Dr. Anthony Fauci was scheduled to step down from his National Institute of Allergy and Infectious Diseases (NIAID) director position by December 31, but a couple of days into the new year, neither the NIAID nor Fauci has officially announced the departure yet.
As of publishing this article, the NIAID lists Fauci as the director of the agency with no official confirmation from the doctor’s office about his stepping down.

NIAID Website as of Monday, January 2 2023, 2:12pm CST
“At the end of this month,” The agency said in a statement in December, “Dr. Anthony Fauci, Director of NIAID, will step down from the role he’s held since 1984.” The statement included a quote from Fauci, “While I am moving on from my current positions, I am not retiring. After more than 50 years of government service, I plan to pursue the next phase of my career while I still have so much energy and passion for my field.”
Many experts speculate Fauci’s decision to step down came in as Republicans were scheduled to take the majority in the House of Representatives. Fauci feared scrutiny and investigations into his handling of the COVID-19 pandemic.
In his latest interview with The Guardian, the NIAID director spoke about his agency’s handling of the COVID-19 virus and asserted that the “only thing I can say is that we tried our best given our best judgment and our analysis of what was going on around us to make recommendations.”
“I don’t think anybody got it completely 100-percent right but the idea to say that you should have not put any restrictions on anything at a time when there was a tsunami of infections and New York City hospitals were getting overrun, practically—think of Elmhurst hospital, remember those pictures of the cooler trucks with bodies piling up in that—you had to do something pretty significant to slow that down,” he told the publication.
Fauci, a long-time federal government employee took over the NIAID in 1984 under President Ronald Reagan and gained widespread popularity in 2020 after appearing in more than a thousand interviews, acting as a self-described expert on the COVID pandemic. He made several changing stances on lockdowns, masks, and vaccines in 2020 and received criticism from conservative media. But despite his fast-changing stances, he was virtually worshiped by many in the liberal media.
With Republicans securing a majority in the House, there are rumors of investigations and public hearings into Fauci’s handling of the COVID response and allegations of his agency funding a third-party research organization that was involved with the study of the bat coronavirus at the Wuhan laboratory.

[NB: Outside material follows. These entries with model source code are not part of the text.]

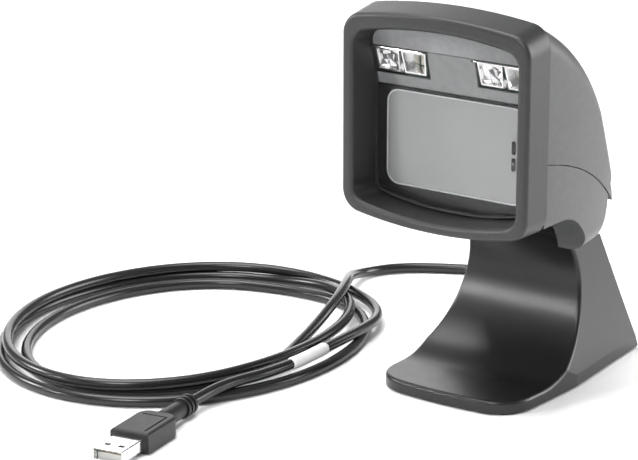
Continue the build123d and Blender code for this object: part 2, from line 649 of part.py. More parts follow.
# ---- stand ---------------------------------------------------------------------------------
def scoop_lines():
    """Front line of the stand: the foot's top, the hollow arc and the tighter arc under the tongue."""
    center = (SCOOP_CENTER_Y, FOOT_THICKNESS + SCOOP_R)
    turn = radians(SCOOP_TURN)
    upper = (center[0] + (SCOOP_R - TONGUE_R) * cos(turn), center[1] + (SCOOP_R - TONGUE_R) * sin(turn))
    lines = Line((FOOT_FRONT_Y, FOOT_THICKNESS), (SCOOP_CENTER_Y, FOOT_THICKNESS))
    lines += CenterArc(center, SCOOP_R, -90, 90 + SCOOP_TURN)
    lines += CenterArc(upper, TONGUE_R, SCOOP_TURN, TONGUE_END - SCOOP_TURN)
    end = radians(TONGUE_END)
    return lines, (upper[0] + TONGUE_R * cos(end), upper[1] + TONGUE_R * sin(end))


def stand_profile(bottom):
    """Side outline of foot, hollow front, tongue, barrel and straight back, down to a bottom height."""
    lines, tip = scoop_lines()
    tip_top = (tip[0], tip[1] + TONGUE_TIP)
    axis = (HINGE_Y, HINGE_Z)
    barrel_rear = (HINGE_Y + BARREL_R, HINGE_Z)
    shoulder = (BACK_TOP_Y, SHOULDER_Z)
    slope = (FOOT_REAR_Y - BACK_TOP_Y) / SHOULDER_Z
    heel = (FOOT_REAR_Y - slope * bottom, bottom)
    lines += Line(tip, tip_top)
    lines += Polyline(tip_top, axis, barrel_rear, shoulder, heel, (FOOT_FRONT_Y, bottom))
    lines += Line((FOOT_FRONT_Y, bottom), (FOOT_FRONT_Y, FOOT_THICKNESS))
    return make_face(lines) + Pos(*axis) * Circle(BARREL_R)


def stand_outline(foot_half, waist_half, inset):
    """Front outline of the stand below its shoulders, in x and z, smaller by inset."""
    half = foot_half - inset
    middle = waist_half - inset
    shoulder = (SHOULDER_HALF - inset, SHOULDER_Z - inset)
    lines = Polyline((-half, FOOT_THICKNESS), (-half, -FOOT_THICKNESS), (half, -FOOT_THICKNESS),
                     (half, FOOT_THICKNESS))
    lines += ThreePointArc((half, FOOT_THICKNESS), (middle, WAIST_Z), shoulder)
    lines += Line(shoulder, (-shoulder[0], shoulder[1]))
    lines += ThreePointArc((-shoulder[0], shoulder[1]), (-middle, WAIST_Z), (-half, FOOT_THICKNESS))
    return make_face(lines)


def stand_sides(inset):
    """Solid between the stand's flared sides: they narrow from a front outline to a rear one."""
    front = at_depth(stand_outline(FLARE_FRONT_HALF, WAIST_FRONT_HALF, inset), FOOT_FRONT_Y)
    rear = at_depth(stand_outline(FOOT_REAR_HALF, WAIST_REAR_HALF, inset), FOOT_REAR_Y)
    return loft([rear, front], ruled=True)


def stand_plan(inset):
    """Plan outline of the foot, smaller by inset: bowed front, round front corners, straight rear."""
    front_y = FOOT_FRONT_Y + FOOT_FRONT_BOW + inset
    rear_y = FOOT_REAR_Y - inset
    lines = ThreePointArc((inset - FOOT_FRONT_HALF, front_y), (0, FOOT_FRONT_Y + inset),
                          (FOOT_FRONT_HALF - inset, front_y))
    for side in (-1, 1):
        widest = (side * (FOOT_HALF - inset), FOOT_WIDEST_Y)
        lines += TangentArc(widest, (side * (FOOT_FRONT_HALF - inset), front_y), tangent=(0, -1))
        lines += Line(widest, (widest[0], rear_y))
    lines += Line((FOOT_HALF - inset, rear_y), (inset - FOOT_HALF, rear_y))
    face = make_face(lines)
    return fillet(face.vertices().sort_by(Axis.Y)[:2], FOOT_FRONT_R - inset)


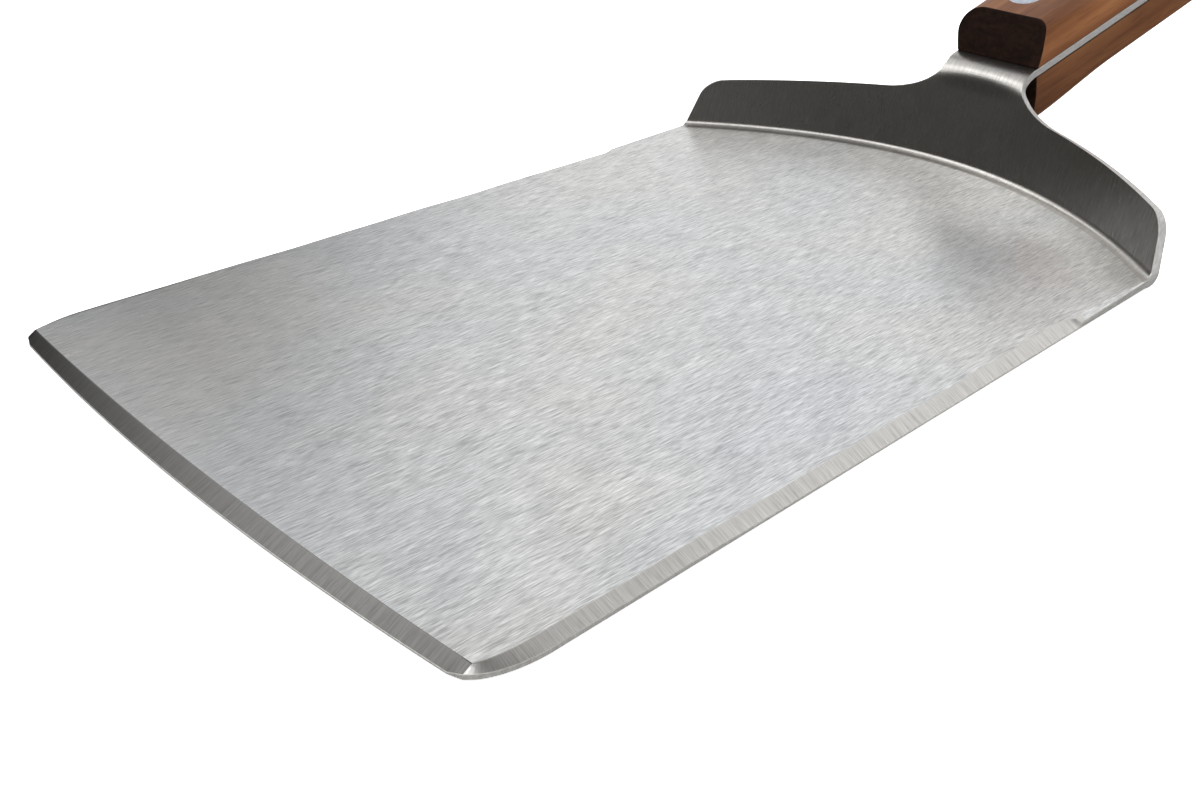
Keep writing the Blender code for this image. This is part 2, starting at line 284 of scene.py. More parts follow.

In his Guardian interview, Fauci asserted that the strict lockdown measures enforced by U.S. municipalities were the “right thing to do” and falsely claimed that he did not advocate for closing down schools and in-person learning.
“If you look at the record and go back to the clips, you’ll see how many times I said, we’ve got to try our best to get the kids back to school as quickly as we possibly can and as safely as we possibly can,” he said. “On the one hand, I was in favor of shutting things down temporarily, but I certainly felt we needed to open up as quickly and as safely as we could.”